By Elizabeth Levinson, Vice President’s Office Intern
I will be the first to admit that I’m a bit of a political junkie. I knew that the Democrats would come in blazing to promote our candidate, and I was looking forward to seeing the strategies they would take to oppose the platform embodied by the Republican National Convention (RNC) last week. I watched nearly every hour of the Democratic National Convention from day one. I analyzed political strategy and mused about the protests– sometimes in agreement, sometimes far from it. What I wasn’t expecting was the sheer emotional power in that arena.
When Bill painted a picture of a bold woman with “big blonde hair and huge glasses” who approached him in the Yale Law library, I saw myself. When he described her excellence and tireless optimism for her community and her country, I saw the young feminists I work with at NOW. When he recounted her refusal to be defeated, I saw my best friend. In Hillary’s determination, I see my generation.

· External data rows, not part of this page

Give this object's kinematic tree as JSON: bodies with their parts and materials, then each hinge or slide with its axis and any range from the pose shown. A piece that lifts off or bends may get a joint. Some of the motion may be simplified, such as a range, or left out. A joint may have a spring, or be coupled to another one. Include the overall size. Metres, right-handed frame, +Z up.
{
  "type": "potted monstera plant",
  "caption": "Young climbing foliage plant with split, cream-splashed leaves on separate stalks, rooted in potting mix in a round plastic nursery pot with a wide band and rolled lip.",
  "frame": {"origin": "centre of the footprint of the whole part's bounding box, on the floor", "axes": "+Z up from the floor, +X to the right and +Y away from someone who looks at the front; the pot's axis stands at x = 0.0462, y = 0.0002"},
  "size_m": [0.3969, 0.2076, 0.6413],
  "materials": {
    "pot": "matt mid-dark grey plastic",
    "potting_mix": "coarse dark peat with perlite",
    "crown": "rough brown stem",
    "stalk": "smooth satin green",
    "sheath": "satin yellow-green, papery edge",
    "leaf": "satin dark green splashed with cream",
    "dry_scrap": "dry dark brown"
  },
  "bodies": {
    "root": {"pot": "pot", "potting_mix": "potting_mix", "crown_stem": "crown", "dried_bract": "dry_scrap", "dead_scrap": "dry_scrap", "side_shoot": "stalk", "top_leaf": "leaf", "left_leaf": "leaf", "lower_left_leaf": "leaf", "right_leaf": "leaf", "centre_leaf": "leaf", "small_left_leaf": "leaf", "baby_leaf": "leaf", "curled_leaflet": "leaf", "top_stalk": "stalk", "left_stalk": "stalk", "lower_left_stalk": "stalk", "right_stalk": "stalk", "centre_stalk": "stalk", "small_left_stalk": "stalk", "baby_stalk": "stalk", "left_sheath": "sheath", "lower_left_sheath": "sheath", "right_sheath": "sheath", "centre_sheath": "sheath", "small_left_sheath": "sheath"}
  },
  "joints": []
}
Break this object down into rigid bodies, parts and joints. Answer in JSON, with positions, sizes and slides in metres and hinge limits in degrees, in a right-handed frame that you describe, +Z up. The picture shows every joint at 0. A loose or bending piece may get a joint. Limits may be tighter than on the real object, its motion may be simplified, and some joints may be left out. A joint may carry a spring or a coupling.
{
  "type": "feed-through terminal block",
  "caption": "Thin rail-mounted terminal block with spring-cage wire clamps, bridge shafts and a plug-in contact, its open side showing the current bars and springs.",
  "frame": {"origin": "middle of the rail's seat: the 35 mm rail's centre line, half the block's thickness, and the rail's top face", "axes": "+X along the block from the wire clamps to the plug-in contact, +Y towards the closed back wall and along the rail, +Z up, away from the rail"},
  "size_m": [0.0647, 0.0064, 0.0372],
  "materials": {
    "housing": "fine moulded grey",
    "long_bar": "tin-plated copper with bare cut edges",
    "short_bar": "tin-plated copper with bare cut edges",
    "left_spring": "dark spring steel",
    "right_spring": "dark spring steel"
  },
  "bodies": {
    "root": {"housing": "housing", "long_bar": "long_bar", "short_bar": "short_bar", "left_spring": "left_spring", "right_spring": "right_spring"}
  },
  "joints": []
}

Not to be outdone by the powerful speeches presented by former President Clinton or First Lady Michelle Obama, President Obama did what he is known to do– captivate his audience. For just a moment, politics were set to the side. I wasn’t thinking about political strategy or how the opponent might respond. I didn’t think about Trump or the oracle of doom that overtook last week’s RNC. I didn’t think about politicians or political parties or protests. I just sat there, awe-filled tears slowly rolling down my face as the first president of color wholeheartedly endorsed the first woman presidential candidate. I could practically hear glass ceilings shatter and walls crumble.
When Hillary finally took the stage Thursday night, my heart was in my throat. How do you prepare yourself to witness history of this magnitude? Her speech was poised and poignant, but I was distracted, waiting for that particular moment that changes the face of American politics, and America, for good. The one where Hillary Clinton, the first woman ever to do so, accepts the Democratic nomination for President of the United States. The sheer magnitude of the event struck me at once. Watching our triumph on a cell phone screen on my back porch in D.C., I experienced a turning point in American history.
I felt soaring hope for our future and pride for how far we’ve come. But most profoundly, I felt a silent yet palpable connection with the past. This incomprehensibly dense pride swelling in my chest echoes that of my great-grandmother as she claimed her right to vote. Pride about the accomplishments of women a hundred years before me. A pride that our daughters and granddaughters after them will feel in the future. One that binds women long passed with those that haven’t yet been born. This is not just about Hillary Clinton. This is not about politics or propaganda or “the woman card.” This is about our grandmothers, our mothers, our daughters… and us. We lift her, she lifts us.
All I wrote in my journal that night was this: Tonight, I know that I have witnessed history.
And when I cast my vote for Hillary Clinton in November, I know that I will be making herstory.